JOB: Your answer should be a single number: the count of lines containing the string "part".
··· MATERIAL SHOWN
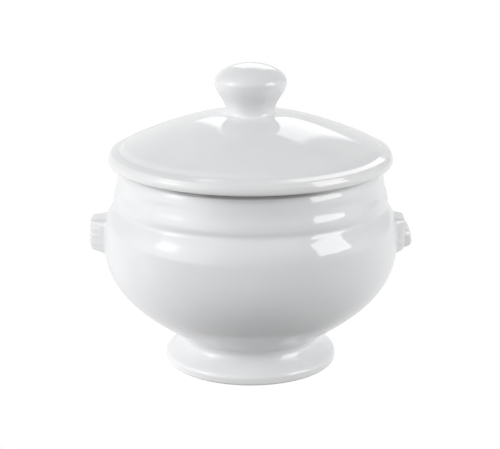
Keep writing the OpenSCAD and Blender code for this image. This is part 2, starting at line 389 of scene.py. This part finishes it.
def shield(sizes, top):
    """Outline of a lug seen from outside, as (across, height), from one of the lists
    of sizes above. Every outline has the same number of points."""
    chin, cheek, brow, chin_up, cheek_up, brow_down, ease = [size * MM for size in sizes]
    chin_z = LUG_LOW_Z + chin_up
    cheek_z = LUG_LOW_Z + cheek_up
    brow_z = top - brow_down
    corners = [
        Vector((-chin, chin_z)),
        Vector((chin, chin_z)),
        Vector((cheek, cheek_z)),
        Vector((brow, brow_z)),
        Vector((-brow, brow_z)),
        Vector((-cheek, cheek_z)),
    ]
    points = []
    for i, q in enumerate(corners):
        p = corners[i - 1]
        s = corners[(i + 1) % len(corners)]
        start = q + (p - q).normalized() * ease
        end = q + (s - q).normalized() * ease
        next_start = s + (q - s).normalized() * ease
        for k in range(CORNER_STEPS):
            t = k / CORNER_STEPS
            u = 1 - t
            points.append(start * (u * u) + q * (2 * u * t) + end * (t * t))
        for k in range(SIDE_STEPS):
            points.append(end.lerp(next_start, k / SIDE_STEPS))
    return points


def grown(outline, distance):
    """The outline moved outward by a distance along its own normals."""
    points = []
    count = len(outline)
    for i, point in enumerate(outline):
        along = outline[(i + 1) % count] - outline[i - 1]
        normal = Vector((along.y, -along.x)).normalized()
        points.append(point + normal * distance)
    return points


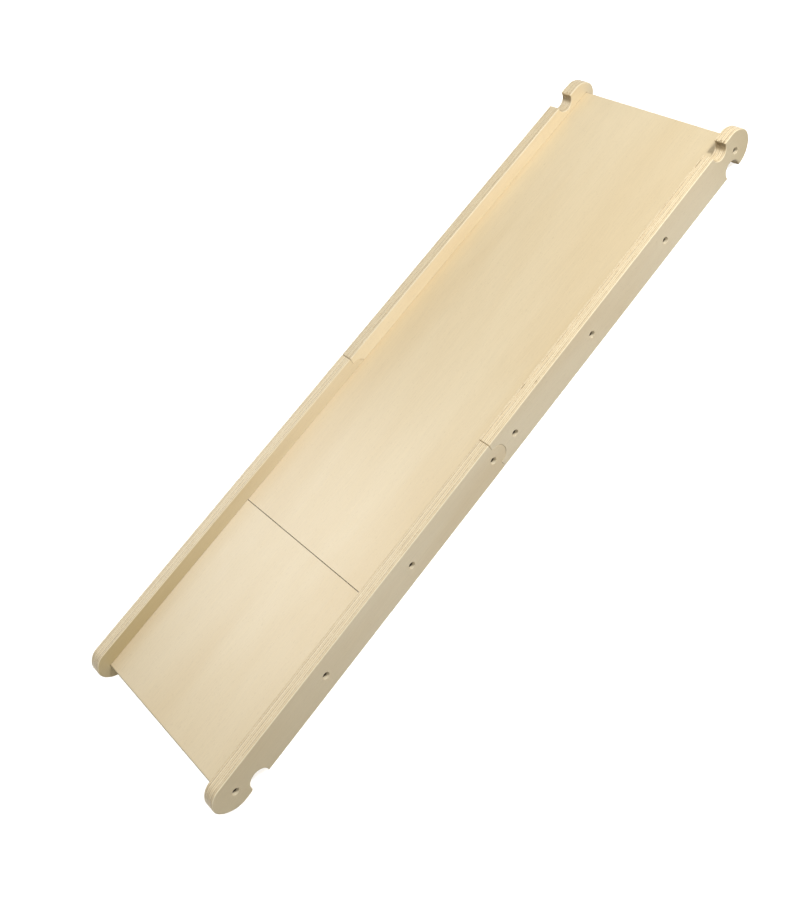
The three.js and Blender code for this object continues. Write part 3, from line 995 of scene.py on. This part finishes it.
······
RESPONSE: 2